Both houses of Congress last month passed the bill, which became a focus of the debate over security and civil liberties in Bush's war on terror launched after the September 11, 2001 attacks.
The measure was drafted in response to a US Supreme Court ruling in June that Bush had overstepped his powers and breached the Geneva Conventions by setting up special war crimes tribunals for "war on terror" suspects.
The sweeping legislation sets guidelines for interrogating suspected terrorists and would send several hundred inmates held at the US naval base in Guantanamo Bay, Cuba to trial after years of detention.
Since the opening of a US detention camp in Guantanamo Bay, Cuba, after the September 11 terrorist attacks, not one of the several hundred prisoners held there has been afforded a trial.
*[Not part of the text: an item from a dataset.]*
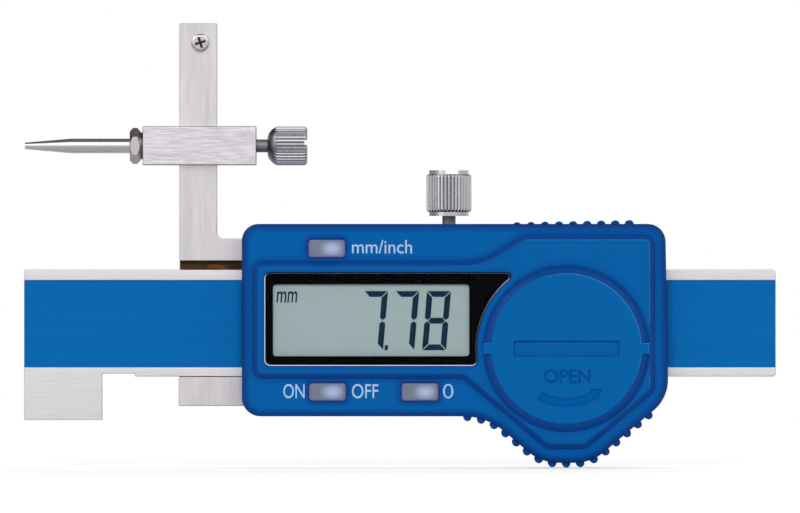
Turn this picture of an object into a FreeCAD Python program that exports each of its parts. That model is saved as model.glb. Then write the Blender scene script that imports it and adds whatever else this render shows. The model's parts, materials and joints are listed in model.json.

The new law authorises special military tribunals to prosecute the Guantanamo detainees, permits the Central Intelligence Agency's secret prisons, and forbids "cruel and unusual" punishment of detainees -- without further clarification of what falls in that category.
Detainees would be deprived of all legal recourse to protest the conditions of their detention.
Bush hailed the law as "one of the most important pieces of legislation in the war on terror."
"This bill will allow the Central Intelligence Agency to continue its program for questioning key terrorist leaders and operatives like Khalid Sheikh Mohammed, the man believed to be the mastermind of the September the 11th, 2001 attacks on our country."
"With the bill I'm about to sign, the men our intelligence officials believe orchestrated the murder of nearly 3,000 innocent people will face justice," he said before putting his signature to the law.